My desire was to shoot with classic cameras, most of which cannot be used anymore. However, I believe a camera performs best when it’s used often. I learned how to modify them to accept a digital back and I took the modified classics to the streets. Each camera is different with its own problems regarding modification. Some of my cameras can still be switched back to “film” mode as this sort of modification doesn’t damage it in anyway (although some are permanently altered). I have a 1908 Vest Pocket Autographic owned by a World War One soldier who kept it in fine working condition. I was particularly gratified to put a few hundred digital exposures through it after it sat unused for 100 years. It can still shoot with film.

Do you have a favourite camera that you own or draw?
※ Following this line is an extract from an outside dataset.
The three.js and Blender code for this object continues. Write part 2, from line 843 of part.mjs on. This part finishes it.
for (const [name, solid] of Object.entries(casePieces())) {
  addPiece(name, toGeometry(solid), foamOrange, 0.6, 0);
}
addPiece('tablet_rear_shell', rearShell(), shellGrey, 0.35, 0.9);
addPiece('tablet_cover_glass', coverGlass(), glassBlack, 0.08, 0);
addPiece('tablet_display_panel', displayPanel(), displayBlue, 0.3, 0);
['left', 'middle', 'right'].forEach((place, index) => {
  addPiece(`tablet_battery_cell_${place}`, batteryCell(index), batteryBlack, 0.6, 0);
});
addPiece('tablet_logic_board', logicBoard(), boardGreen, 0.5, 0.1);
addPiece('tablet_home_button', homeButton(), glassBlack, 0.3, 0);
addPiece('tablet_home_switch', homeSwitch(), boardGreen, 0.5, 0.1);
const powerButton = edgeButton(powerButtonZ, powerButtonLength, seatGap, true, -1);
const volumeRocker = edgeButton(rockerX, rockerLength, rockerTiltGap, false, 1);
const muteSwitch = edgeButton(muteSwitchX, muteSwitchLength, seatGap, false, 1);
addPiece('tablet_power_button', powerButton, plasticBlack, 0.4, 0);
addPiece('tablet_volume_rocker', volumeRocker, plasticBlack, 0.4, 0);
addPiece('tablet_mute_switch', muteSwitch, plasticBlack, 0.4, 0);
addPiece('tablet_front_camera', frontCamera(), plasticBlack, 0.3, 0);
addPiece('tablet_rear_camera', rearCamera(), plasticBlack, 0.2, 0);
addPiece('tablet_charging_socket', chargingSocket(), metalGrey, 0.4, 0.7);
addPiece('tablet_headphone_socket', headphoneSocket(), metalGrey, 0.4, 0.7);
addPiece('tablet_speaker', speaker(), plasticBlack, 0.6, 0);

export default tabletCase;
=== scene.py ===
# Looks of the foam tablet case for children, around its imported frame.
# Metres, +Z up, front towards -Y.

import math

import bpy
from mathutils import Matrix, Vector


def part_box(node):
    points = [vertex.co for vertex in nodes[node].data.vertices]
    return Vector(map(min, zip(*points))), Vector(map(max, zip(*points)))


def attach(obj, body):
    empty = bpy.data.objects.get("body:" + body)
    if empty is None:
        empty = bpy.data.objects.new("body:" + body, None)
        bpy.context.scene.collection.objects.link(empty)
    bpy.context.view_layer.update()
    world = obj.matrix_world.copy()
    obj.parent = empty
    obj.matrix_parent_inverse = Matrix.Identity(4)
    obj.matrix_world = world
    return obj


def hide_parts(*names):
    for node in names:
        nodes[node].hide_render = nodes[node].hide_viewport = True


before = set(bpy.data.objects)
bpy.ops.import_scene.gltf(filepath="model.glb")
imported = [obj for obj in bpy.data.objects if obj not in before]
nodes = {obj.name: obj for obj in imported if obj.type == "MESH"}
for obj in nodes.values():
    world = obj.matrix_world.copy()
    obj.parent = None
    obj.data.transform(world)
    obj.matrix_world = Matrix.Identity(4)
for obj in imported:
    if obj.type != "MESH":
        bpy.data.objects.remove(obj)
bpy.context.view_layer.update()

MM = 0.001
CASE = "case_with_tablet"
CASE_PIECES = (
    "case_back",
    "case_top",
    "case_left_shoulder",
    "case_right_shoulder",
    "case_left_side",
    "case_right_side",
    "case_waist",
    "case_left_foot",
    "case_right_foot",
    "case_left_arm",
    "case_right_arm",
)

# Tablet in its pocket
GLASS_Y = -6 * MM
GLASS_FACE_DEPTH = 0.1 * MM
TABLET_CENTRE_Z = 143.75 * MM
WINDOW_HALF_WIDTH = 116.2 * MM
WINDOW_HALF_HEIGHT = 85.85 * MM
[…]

Yes, it’s my Polaroid Swinger Model 20 (ca. 1965-70), a beast of a camera and I was able to actually construct the modifications. It exists both physically as well as on paper in my drawings and notes. It is immensely fun to shoot with. I’ve outfitted the camera to house a tiny exhibition gallery, it can display 6 photographs and one slide projection at any one time, all without affecting its performance as a digital street camera. As a mobile gallery inside of a camera, it can be viewed by the public anywhere. Please visit it online or in person.

If you could make one of your designs which one would it be?

Every time I create a camera drawing, naturally I feel that I want to make it. But I think I’d enjoy making a camera that is from my series devoted to Weegee. It has a lighted bar inside.
Thank you very much Bellamy for this feature. Let’s have a virtual drink together one day when my bar is opened!

David’s Flickr page

Thanks to David for sharing his wonderful designs with us. I love the development of the ideas that you can see running through the pictures. Wonderful stuff. David has a bag shot coming up soon too. A very interesting one.

Please remember that the images are reproduced with the kind permission of David Lo and may not be used or reproduced without permission.

5 comments on “Camera artistry by David Lo”

    Jan March 20, 2013 at 12:41 pm / Reply

    David is a breath of fresh air in a world of formula photography. No discussion of megapixels, lens size, ISO’s reaching for infinity. Just cameras and their construction. A flight of fancy? Perhaps but all great things come from those flights of imagination.

    Can you imagine the streets filled with people using cameras David has created?

    ZDP-189 March 20, 2013 at 4:58 pm / Reply

    I have some concerns with those digital conversions:

    First, I think you may have trouble focussing to infinity because the sensor is not moved far enough forward to be in the original film plane.

    The second problem is that using a 4/3 sensor on a 6×7 back, you give an extreme crop factor, resulting in an effective focal length that may not be useful and the cropped image may lack the character of the original lens, particularly with respect to distortion and vignetting.

    The next issue is that while you preserve the wonderfully eccentric look of an antique folding camera, you detract from that somewhat (to my eye at least) by attaching a M4/3 camera to it. Furthermore, important functions such as the rangefinder and viewfinder are rendered unusable because the M4/3 camera is in the way.

    Given these issues, I would recommend alternate approaches commonly used by modders:

    (1) Abandon the look of the camera body and image rendering and remove the lens, making an appropriate adapter for M4/3 that takes into account the long register.

    (2) Attempt to replace the film with a digital sensor. Find a way to embed the digital camera deeper into the body so that the sensor is at least as to the lens as the original film plane.

    (3) Decrease the minimum bellows extension or add optics to the lens to compensate for the change in flange-focal distance.

    (4) Place a ground glass in place of the film and build a darkened box so that a digital camera with a close focus lens may photograph the image projected onto the ground glass. This has its limitations in terms of image quality, but it achieves the depth of field, angle of view and much of the look and feel of the original image.

    I hope you take my suggestions in the spirit that they are intended: without disrespect and with a view to stimulating many more creative ideas.

      David Lo March 20, 2013 at 9:38 pm /

      Hi Dan, thanks for all the nice suggestions. I have worked with these issues in the past in order to complete my real-life modifications. You can see the results on my Flickr page as well as the street photography I’ve done with my modified machines. I also want to point out the impressionistic effects one can get from these that the original camera and the digital attachment are not easily able to garner. For me, that alone as well as the chance to use a vintage again give me a very valuable tool in my real-life street shooting arsenal. People on the street are less annoyed with me, they are usually extremely interested in what I’m using.

      As for my fantasy designs, they are meditations on classic cameras and a study into them from a structural, aesthetic and imaginative viewpoint. My goals are entirely different. They are homages and fall into the realm of assemblage. I am not looking to replace the respective cameras in any way in my designs or optimize their optics.

    Dave Powell March 20, 2013 at 6:49 pm / Reply

    A very cool post. I met a guy on the train last year who machines his own cameras. They were very cool. I wish I had the talent and skill to do that…

    M. Crouch March 21, 2013 at 5:05 am / Reply

    I am lucky to have been following David’s work on Flickr for a while – I admit to small technical knowledge of his creations and how he makes them, but I can’t help but be inspired by his vision and his generosity in explaining their workings to other photographers and artists.